A bipartisan group of House and Senate lawmakers has announced an agreement on a $789 billion measure aimed at helping to jolt the U.S. economy out of recession. Although many Republicans continue to oppose the measure, the deal in a House-Senate conference committee clears the way for final congressional votes.
Moving far more quickly than many had thought likely or possible, lawmakers in the 10 member House-Senate committee announced the agreement after less than 24 hours of negotiations.
"Like any negotiation, this involved give and take, and if you don't mind my saying that is an understatement," said Senate Majority Leader Harry Reid.
The agreement drops the total to $789 billion, while both Senate and House-passed measures exceeded $800 billion.
A combination of low and middle income tax cuts, making up about 35 percent of the bill, and domestic spending, its supporters say it meets President Barack Obama's goal of creating or saving as many as four million jobs.
Susan Collins of Maine was among only three moderate Senate Republicans who joined the Democratic majority there. She says money trimmed from the bill reflects an effort to focus it more sharply to help the economy.

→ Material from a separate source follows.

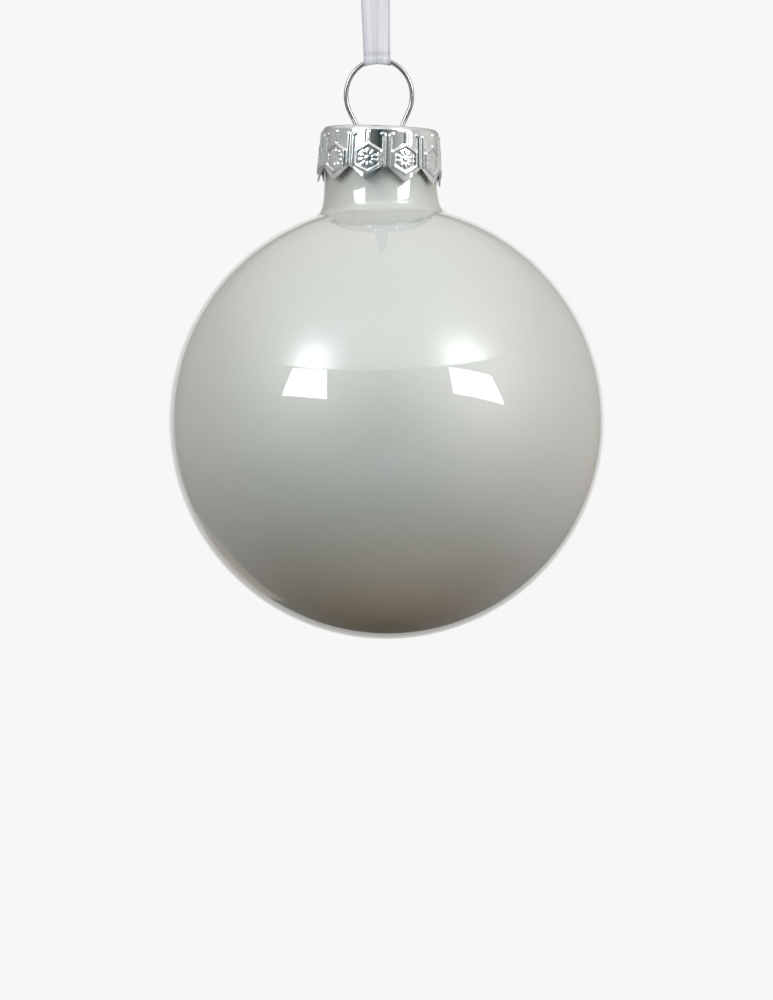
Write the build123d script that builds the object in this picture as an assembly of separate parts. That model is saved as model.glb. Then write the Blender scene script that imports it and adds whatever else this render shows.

"It is a fiscally-responsible number that reflects our efforts to truly focus this bill on programs, and policies and tax relief that will help turn our econ around, create jobs and provide relief to the families of our country," she said.
Collins said the agreement increases spending on infrastructure projects, more than $150 billion in the proposed measure.
Republican opponents kept up their criticisms, primarily that the measure contains un-targeted spending and not the right level of tax relief.
House Republican leader John Boehner voiced disappointment with the agreement, repeating his assertion that the measure will not create jobs quickly enough.
"It appears that they have made a bad bill worse by reducing the amount of tax relief for American families and small businesses, and adding more wasteful Washington spending," he said.
But Senator Arlen Specter, another moderate Republican who worked with Democrats, said action was required.
"This is obviously a very difficult vote in view of the large deficit and national debt which we have, but I believe it is indispensable, that strong action be taken," he said.
White House aides, including Chief of Staff Rahm Emanuel, joined in the negotiations on Capitol Hill.
Lawmakers behind the agreement hope a final conference report will be ready in the next two days that the House and Senate will vote on. Approval would send the legislation to President Obama for signature.
An eventual Senate vote is expected to mirror earlier results in which majority Democrats, with help from the three Republicans, achieved the 60 votes needed to overcome any procedural block.
It remains to be seen how a vote will turn out in the House, where no Republicans supported a House-passed measure, but where Democrats hold a strong enough majority to pass measures easily.
Republican leaders declined to predict how many in their party might support final legislation.